Both are staples in black homes that are now being celebrated for their health and wellness superpowers by everyone.

Shea butter can be used for varying purposes including protection against harmful sun exposure, as an organic lip balm, to relieve joint/muscle soreness when used as a massage oil, and as part of the hair regiment. From healing scars to moisturizing dry knees, coconut oil is a master. The sweet smelling oil is rich in fatty acids, which makes it an effective moisturizer because it absorbs into the skin quickly. The relationship between black people and these two products is widely known and their popularity makes moisturizing a luxurious everyday activity accessible to everyone.

Afrocentric fashion and hairstyles

Black hair and hairstyles have been an important part of black history. As simple as this might seem, attributing hairstyles to its origins shows respect to a culture that honors hair as their crowns. From dreadlocks to afros to cornrows or bantu knots that have become popular in mainstream culture today, black hair care is now a major industry, and, among black women, there has been a revival in natural hairstyles. This revival is a tribute to black pride and should be celebrated from January to December.

Gone are the days when Dashikis and African print were only reserved for older folks. Nowadays, Afrocentric clothing is all the rage, especially with the popularity of the "Black Panther" movie.

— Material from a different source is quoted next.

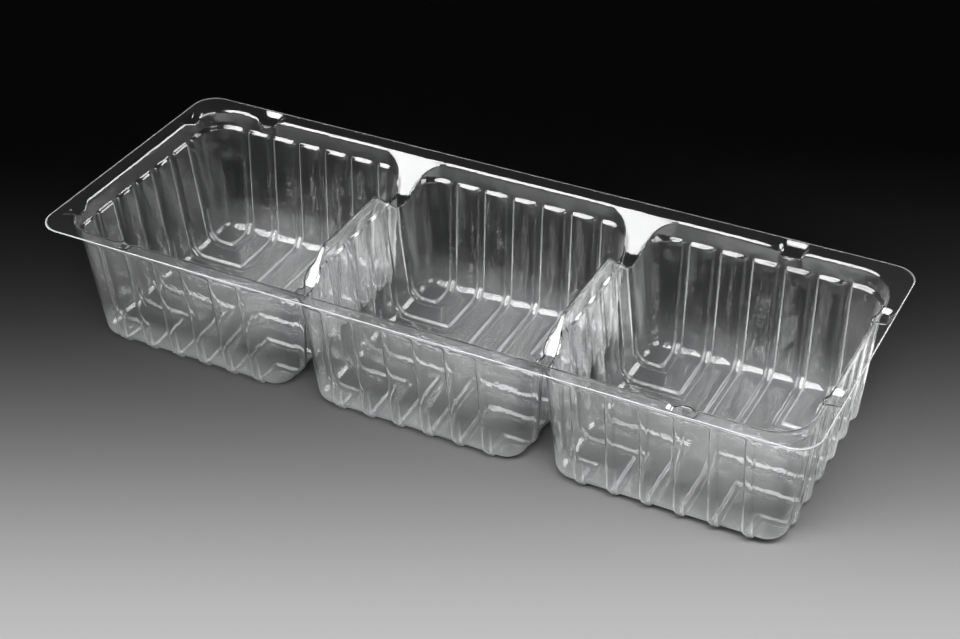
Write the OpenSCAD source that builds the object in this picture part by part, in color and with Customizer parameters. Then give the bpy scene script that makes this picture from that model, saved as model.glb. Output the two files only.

Wearers of African garb distinguish themselves and celebrate their Afrocentrism through their clothes. It represents a primordial connection to the Motherland and a crucial external expression that elevates black culture.

What’s next?

Black culture has contributed too much to the world to be acknowledged and/or celebrated for only one month out of a year. The exploration of the black experience should have the public’s attention for reasons other than gang violence or police brutality.

This year’s theme celebrates our contribution to the military and how we stepped up in times of conflict and war. In the midst of that, we are also fighting our own battles of structural racism and appropriation. Nevertheless, we continue to persevere and exude black pride with the hope that it becomes more than a one month wonder.